— start SUPPLIED DATA —

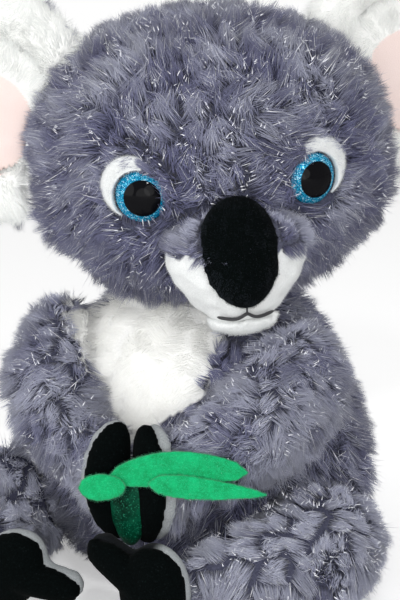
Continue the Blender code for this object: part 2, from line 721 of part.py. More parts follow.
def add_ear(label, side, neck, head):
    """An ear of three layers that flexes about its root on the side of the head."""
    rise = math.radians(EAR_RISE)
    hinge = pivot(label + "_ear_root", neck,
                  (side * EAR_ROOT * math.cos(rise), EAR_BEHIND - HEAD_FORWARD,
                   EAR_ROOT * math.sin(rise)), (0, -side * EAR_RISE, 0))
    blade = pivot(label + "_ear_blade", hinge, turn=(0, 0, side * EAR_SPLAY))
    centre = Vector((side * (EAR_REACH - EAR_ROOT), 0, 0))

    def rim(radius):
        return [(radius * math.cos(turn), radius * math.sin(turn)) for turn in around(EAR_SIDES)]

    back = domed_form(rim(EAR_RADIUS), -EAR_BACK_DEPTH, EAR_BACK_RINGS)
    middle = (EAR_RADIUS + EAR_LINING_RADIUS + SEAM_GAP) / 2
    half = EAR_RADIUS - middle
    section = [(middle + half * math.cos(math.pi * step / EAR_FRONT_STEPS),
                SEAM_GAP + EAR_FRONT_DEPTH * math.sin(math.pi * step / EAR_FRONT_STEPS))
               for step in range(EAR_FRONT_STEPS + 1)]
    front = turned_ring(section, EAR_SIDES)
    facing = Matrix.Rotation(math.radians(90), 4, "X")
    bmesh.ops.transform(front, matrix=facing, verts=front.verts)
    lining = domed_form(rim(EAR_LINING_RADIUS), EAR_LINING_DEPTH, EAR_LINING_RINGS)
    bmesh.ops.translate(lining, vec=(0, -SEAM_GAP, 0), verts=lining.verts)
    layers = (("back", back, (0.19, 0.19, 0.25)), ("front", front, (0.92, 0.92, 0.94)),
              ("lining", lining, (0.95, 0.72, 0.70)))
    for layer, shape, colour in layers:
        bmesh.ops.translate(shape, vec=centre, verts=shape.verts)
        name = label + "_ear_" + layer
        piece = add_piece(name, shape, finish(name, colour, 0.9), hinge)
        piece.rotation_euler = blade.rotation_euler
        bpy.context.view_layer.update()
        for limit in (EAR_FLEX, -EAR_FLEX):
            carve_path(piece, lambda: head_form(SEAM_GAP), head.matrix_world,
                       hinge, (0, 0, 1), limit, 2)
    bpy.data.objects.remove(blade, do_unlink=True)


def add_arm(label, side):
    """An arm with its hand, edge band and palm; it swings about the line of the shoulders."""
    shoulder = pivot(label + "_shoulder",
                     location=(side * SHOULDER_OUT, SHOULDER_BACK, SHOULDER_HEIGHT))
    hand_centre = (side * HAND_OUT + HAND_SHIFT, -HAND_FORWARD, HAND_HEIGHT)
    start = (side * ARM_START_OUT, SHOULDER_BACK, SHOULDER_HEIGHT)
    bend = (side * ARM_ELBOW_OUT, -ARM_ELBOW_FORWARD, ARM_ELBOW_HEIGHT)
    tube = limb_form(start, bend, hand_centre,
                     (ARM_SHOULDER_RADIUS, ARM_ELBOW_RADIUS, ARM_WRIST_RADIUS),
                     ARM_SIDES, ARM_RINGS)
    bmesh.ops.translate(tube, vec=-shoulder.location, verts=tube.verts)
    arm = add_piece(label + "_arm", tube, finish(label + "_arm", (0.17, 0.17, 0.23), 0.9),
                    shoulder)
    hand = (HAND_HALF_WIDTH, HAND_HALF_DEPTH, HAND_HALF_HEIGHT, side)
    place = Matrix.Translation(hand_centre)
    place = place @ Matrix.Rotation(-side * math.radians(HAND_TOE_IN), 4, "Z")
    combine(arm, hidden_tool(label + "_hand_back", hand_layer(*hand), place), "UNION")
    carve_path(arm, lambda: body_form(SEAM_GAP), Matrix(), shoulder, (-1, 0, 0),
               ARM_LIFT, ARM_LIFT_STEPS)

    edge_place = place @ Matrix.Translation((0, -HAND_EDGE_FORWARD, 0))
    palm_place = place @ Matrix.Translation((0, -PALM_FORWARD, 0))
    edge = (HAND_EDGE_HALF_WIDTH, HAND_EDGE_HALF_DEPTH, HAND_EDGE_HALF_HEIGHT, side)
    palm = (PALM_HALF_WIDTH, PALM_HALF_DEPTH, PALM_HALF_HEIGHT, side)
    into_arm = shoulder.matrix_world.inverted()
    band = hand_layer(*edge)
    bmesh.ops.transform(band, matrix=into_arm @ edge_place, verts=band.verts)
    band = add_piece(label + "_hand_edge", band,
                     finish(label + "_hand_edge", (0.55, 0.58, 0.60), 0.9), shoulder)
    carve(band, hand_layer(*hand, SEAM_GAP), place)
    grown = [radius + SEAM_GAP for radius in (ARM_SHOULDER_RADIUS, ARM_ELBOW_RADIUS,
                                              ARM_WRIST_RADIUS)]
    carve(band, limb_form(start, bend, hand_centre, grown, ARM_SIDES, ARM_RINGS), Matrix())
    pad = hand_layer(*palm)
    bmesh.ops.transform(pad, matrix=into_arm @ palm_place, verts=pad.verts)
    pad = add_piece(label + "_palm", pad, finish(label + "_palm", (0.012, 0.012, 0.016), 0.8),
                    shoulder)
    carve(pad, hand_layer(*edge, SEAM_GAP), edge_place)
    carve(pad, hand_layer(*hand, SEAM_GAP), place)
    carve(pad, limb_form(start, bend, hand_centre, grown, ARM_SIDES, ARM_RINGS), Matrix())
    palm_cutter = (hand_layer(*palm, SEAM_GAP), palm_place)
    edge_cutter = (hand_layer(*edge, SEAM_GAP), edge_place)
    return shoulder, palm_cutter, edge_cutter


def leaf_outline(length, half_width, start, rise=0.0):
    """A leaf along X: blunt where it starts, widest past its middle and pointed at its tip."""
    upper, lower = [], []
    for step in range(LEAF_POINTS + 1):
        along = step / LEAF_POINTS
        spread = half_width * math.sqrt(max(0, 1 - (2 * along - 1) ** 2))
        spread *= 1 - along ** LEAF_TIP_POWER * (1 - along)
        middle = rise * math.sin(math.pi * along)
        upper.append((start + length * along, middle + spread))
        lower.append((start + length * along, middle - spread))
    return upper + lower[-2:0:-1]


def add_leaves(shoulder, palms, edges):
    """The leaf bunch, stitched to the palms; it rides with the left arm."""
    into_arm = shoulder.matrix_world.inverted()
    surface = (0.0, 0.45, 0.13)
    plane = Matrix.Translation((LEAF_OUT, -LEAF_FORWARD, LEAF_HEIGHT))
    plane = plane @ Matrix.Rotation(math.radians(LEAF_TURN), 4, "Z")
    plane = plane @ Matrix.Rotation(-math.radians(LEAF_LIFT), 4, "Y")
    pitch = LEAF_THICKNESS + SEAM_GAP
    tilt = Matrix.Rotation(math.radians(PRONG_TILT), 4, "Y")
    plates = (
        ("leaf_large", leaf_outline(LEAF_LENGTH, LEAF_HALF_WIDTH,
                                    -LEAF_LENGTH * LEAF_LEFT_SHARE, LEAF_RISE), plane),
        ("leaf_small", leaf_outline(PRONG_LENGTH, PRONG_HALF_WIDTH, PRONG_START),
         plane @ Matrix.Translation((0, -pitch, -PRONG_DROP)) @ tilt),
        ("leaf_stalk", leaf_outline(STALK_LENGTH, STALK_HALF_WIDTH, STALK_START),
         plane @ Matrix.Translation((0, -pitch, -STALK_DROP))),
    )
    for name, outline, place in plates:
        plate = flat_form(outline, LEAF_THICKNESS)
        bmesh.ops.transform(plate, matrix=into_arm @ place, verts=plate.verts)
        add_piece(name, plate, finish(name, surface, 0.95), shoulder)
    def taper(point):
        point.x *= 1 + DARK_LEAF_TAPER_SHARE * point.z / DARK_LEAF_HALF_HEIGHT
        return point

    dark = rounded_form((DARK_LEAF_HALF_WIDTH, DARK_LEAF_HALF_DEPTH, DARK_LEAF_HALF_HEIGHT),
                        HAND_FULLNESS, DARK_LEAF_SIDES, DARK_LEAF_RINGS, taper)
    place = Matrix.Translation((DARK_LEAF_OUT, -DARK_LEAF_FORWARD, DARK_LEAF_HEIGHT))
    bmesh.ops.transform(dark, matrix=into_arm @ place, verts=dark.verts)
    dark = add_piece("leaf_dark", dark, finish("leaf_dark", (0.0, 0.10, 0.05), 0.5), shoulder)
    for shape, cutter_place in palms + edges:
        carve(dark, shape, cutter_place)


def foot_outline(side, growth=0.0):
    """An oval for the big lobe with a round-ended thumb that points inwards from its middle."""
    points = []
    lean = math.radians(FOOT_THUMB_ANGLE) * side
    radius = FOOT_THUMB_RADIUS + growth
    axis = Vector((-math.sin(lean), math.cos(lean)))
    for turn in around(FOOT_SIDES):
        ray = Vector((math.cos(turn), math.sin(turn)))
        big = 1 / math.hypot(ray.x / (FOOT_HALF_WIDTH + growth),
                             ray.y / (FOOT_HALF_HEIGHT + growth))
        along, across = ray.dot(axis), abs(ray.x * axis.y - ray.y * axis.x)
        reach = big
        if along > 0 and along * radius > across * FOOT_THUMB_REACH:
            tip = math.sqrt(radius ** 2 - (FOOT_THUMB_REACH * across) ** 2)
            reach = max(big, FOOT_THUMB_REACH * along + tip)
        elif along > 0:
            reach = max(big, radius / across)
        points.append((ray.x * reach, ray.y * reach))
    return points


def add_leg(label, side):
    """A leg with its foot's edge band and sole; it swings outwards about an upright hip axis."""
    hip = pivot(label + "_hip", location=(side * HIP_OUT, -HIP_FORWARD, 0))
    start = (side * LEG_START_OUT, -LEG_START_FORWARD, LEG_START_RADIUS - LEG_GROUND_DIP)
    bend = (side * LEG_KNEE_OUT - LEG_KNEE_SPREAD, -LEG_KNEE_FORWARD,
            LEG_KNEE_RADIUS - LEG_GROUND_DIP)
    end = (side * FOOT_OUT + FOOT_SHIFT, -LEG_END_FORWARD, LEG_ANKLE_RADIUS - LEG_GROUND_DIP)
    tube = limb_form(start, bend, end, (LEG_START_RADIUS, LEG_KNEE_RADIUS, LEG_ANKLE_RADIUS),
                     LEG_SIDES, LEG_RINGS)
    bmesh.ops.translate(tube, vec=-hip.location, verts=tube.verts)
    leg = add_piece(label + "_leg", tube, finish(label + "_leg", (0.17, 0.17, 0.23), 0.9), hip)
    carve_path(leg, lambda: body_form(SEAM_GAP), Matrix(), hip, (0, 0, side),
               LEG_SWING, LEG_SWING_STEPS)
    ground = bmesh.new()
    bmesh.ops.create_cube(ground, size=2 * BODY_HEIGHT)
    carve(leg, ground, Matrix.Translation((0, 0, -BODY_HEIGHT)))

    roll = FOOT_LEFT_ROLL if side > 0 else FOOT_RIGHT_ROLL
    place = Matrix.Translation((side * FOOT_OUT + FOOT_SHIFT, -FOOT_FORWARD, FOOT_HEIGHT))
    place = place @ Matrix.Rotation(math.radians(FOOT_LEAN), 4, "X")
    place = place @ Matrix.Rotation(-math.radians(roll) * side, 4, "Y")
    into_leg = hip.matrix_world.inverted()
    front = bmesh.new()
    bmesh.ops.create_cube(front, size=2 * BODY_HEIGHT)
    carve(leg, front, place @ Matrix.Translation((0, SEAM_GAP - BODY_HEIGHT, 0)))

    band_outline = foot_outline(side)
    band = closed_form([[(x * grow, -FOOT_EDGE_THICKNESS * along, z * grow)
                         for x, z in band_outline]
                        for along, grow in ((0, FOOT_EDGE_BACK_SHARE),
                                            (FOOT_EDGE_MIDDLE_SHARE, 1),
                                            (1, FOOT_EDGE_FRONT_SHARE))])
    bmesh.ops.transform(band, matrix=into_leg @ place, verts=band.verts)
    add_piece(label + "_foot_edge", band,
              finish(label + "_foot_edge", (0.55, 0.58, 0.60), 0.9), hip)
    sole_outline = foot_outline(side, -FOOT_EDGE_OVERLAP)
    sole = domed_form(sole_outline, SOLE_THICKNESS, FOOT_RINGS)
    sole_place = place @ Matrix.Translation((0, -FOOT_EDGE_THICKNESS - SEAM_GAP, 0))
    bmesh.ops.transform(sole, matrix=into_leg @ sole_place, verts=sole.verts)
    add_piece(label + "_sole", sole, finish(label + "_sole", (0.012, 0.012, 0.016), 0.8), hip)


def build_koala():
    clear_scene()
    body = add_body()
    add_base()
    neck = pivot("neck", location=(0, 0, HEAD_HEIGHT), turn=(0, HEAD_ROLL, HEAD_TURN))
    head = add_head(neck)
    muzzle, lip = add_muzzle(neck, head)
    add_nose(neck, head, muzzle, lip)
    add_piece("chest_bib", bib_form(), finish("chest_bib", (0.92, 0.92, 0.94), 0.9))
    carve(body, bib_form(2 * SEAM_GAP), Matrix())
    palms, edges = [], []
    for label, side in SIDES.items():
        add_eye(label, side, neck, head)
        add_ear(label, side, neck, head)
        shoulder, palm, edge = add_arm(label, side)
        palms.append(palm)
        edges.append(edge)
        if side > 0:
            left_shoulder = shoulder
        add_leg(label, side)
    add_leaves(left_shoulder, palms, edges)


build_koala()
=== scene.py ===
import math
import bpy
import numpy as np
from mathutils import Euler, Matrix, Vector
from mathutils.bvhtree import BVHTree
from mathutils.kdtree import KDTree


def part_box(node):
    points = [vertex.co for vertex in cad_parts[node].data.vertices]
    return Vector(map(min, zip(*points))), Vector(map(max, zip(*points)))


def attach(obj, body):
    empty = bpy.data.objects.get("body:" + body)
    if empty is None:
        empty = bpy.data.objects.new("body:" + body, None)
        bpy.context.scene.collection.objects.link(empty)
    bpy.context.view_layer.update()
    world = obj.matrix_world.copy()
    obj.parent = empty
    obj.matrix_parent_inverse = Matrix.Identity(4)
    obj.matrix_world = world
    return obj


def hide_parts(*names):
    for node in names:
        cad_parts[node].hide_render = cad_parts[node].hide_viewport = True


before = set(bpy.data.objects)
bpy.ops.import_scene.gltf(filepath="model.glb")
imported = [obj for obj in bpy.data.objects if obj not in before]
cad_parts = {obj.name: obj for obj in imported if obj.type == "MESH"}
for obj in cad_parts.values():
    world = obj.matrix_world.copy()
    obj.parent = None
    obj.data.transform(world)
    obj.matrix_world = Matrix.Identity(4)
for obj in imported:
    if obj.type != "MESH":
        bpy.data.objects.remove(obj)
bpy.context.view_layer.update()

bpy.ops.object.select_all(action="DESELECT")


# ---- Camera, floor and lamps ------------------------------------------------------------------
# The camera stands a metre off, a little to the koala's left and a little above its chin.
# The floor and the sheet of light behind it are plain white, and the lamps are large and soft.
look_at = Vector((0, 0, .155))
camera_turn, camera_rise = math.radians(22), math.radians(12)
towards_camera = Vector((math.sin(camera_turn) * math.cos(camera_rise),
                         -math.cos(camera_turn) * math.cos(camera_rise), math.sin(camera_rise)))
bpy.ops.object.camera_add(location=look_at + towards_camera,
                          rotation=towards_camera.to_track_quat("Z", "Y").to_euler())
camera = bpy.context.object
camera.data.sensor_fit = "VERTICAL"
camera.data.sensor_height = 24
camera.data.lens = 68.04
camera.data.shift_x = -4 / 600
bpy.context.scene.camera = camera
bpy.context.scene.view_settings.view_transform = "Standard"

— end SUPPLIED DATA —

Make an exact transcription of the lines from the line with "body = add_body()" through the line with "if empty is", inclusive, omitting all others.

    body = add_body()
    add_base()
    neck = pivot("neck", location=(0, 0, HEAD_HEIGHT), turn=(0, HEAD_ROLL, HEAD_TURN))
    head = add_head(neck)
    muzzle, lip = add_muzzle(neck, head)
    add_nose(neck, head, muzzle, lip)
    add_piece("chest_bib", bib_form(), finish("chest_bib", (0.92, 0.92, 0.94), 0.9))
    carve(body, bib_form(2 * SEAM_GAP), Matrix())
    palms, edges = [], []
    for label, side in SIDES.items():
        add_eye(label, side, neck, head)
        add_ear(label, side, neck, head)
        shoulder, palm, edge = add_arm(label, side)
        palms.append(palm)
        edges.append(edge)
        if side > 0:
            left_shoulder = shoulder
        add_leg(label, side)
    add_leaves(left_shoulder, palms, edges)


build_koala()
=== scene.py ===
import math
import bpy
import numpy as np
from mathutils import Euler, Matrix, Vector
from mathutils.bvhtree import BVHTree
from mathutils.kdtree import KDTree


def part_box(node):
    points = [vertex.co for vertex in cad_parts[node].data.vertices]
    return Vector(map(min, zip(*points))), Vector(map(max, zip(*points)))


def attach(obj, body):
    empty = bpy.data.objects.get("body:" + body)
    if empty is None:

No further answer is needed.